Per il sottosegretario alla presidenza del Consiglio Giancarlo Giorgetti, la fissazione del deficit «viene dopo» l’individuazione dei provvedimenti: «Prima bisogna varare misure intelligenti, il resto lo vedremo», ha affermato riferendosi alla possibile indicazione all’1,6% del disavanzo nel 2019, il livello massimo secondo il Tesoro per mantenere in lieve discesa il debito pubblico e il deficit strutturale e rassicurare così Bruxelles e gli investitori.
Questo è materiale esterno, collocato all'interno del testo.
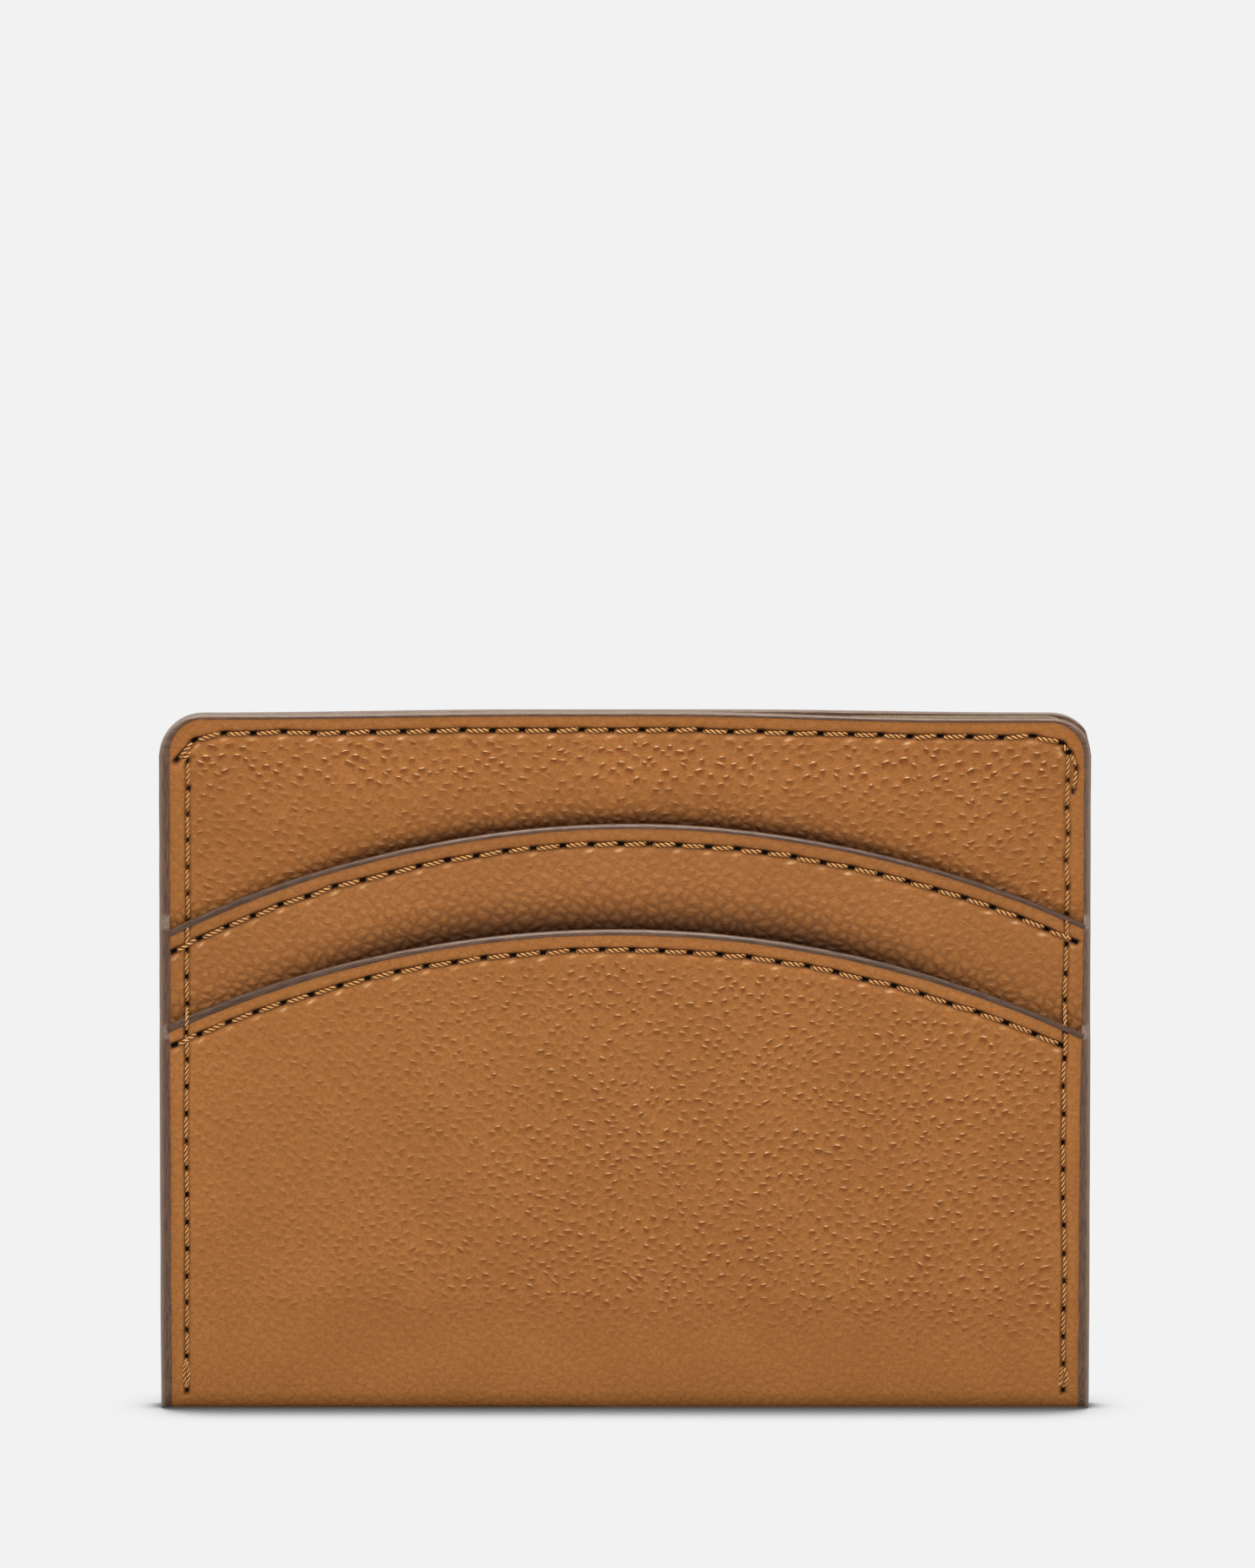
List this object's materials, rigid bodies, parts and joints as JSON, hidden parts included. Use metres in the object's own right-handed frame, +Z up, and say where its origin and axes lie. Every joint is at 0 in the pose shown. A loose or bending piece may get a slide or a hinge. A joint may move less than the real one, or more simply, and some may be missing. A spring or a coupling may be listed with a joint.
{
  "type": "card holder",
  "caption": "Flat stitched leather card holder with an open-topped centre pocket, arc-cut card slots on both faces, painted edges and a folded bottom.",
  "frame": {"origin": "on the bottom fold, midway along the width and the depth", "axes": "+X along the width to the right seen from the front, +Y from the front to the rear, +Z up to the open top"},
  "size_m": [0.1016, 0.007, 0.077],
  "materials": {
    "leather": "semi-gloss cross-grain embossed",
    "edge_paint": "satin rubbery edge paint",
    "thread": "twisted polyester thread, satin",
    "lining": "fine woven, matte",
    "stiffener": "matte fibre board"
  },
  "bodies": {
    "root": {"centre_pocket_lining": "lining", "front_lower_mouth_edge_paint": "edge_paint", "front_lower_mouth_stitching": "thread", "front_lower_slot_lining": "lining", "front_main_panel": "leather", "front_panel_stiffener": "stiffener", "front_slot_floor_stitching": "thread", "front_top_edge_paint": "edge_paint", "front_top_stitching": "thread", "front_upper_mouth_edge_paint": "edge_paint", "front_upper_mouth_stitching": "thread", "front_upper_pocket": "leather", "front_upper_slot_lining": "lining", "left_side_edge_paint": "edge_paint", "left_side_stitching": "thread", "outer_wrap": "leather", "rear_lower_mouth_edge_paint": "edge_paint", "rear_lower_mouth_stitching": "thread", "rear_lower_slot_lining": "lining", "rear_main_panel": "leather", "rear_panel_stiffener": "stiffener", "rear_slot_floor_stitching": "thread", "rear_top_edge_paint": "edge_paint", "rear_top_stitching": "thread", "rear_upper_mouth_edge_paint": "edge_paint", "rear_upper_mouth_stitching": "thread", "rear_upper_pocket": "leather", "rear_upper_slot_lining": "lining", "right_side_edge_paint": "edge_paint", "right_side_stitching": "thread"}
  },
  "joints": []
}
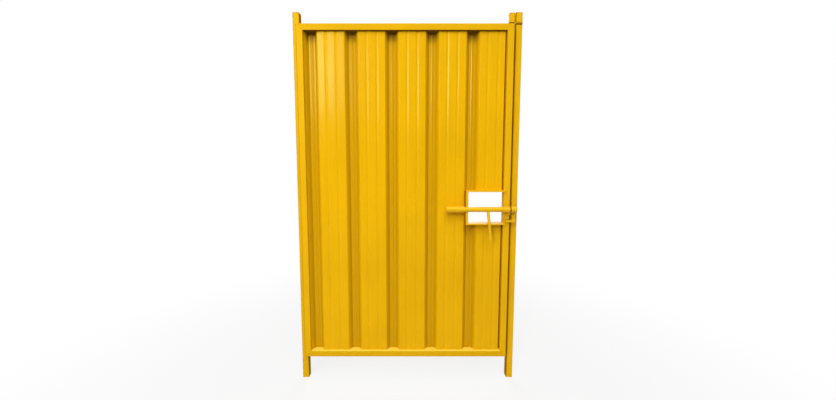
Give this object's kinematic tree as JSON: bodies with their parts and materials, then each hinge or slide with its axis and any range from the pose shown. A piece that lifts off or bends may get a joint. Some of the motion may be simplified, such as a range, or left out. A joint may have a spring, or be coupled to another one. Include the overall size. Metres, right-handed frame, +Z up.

In sostanza, Tria pensa si debba partire dalle risorse disponibili nel quadro delle compatibilità europee, i partiti di maggioranza dall’attuazione del programma di governo costi quel che costi, o quasi. «Io personalmente voto per fare più deficit» pur restando «entro il 3%», ha affermato ad esempio il presidente della commissione Bilancio della Camera, Claudio Borghi. E i 5 stelle a loro volta non fanno mistero di puntare a deficit più alto, tra il 2 e il 2,5% per finanziare reddito e pensioni di cittadinanza. «Su questo non si arretra», confidava ieri una fonte governativa. Sono pressioni che acquisterebbero inevitabilmente più forza se la "temperatura" dei mercati restasse in raffreddamento anche nei prossimi giorni.

Ma Tria non è solo il guardiano dei conti pubblici. Il responsabile del Mef ha una sua strategia economica che però solo in parte coincide con quella dei soci di maggioranza . Parlando ieri a Milano, il ministro ha rilanciato la necessità di aumentare gli investimenti pubblici, un passo necessario per tentare di ridurre il gap tra la bassa crescita italiana e quella europea. «Gli investimenti pubblici devono tornare a essere il 3% del Pil nel breve termine, è essenziale che siano al centro della manovra – ha affermato –. Attualmente siamo al 2% ed è un livello troppo basso».

Sul fronte fiscale i progetti vanno «oltre la flat tax, siamo a uno stadio avanzato su un’imposta sul reddito personale che ridurrà il carico per la classe media, mantenendo un impatto sul budget gestibile», ha sottolineato con una frase che sembra dare sostanza alle indiscrezioni su una revisione delle aliquote Irpef. Quanto al reddito di cittadinanza è necessario «risolvere i problemi sociali che hanno portato al bisogno della nascita di questo reddito», occorre «un percorso bilanciato che tenga conto di bisogni sociali e requisiti economici» lungo «un orizzonte di legislatura». Percorso che però rischia di rivelarsi troppo prudente per Di Maio e Salvini.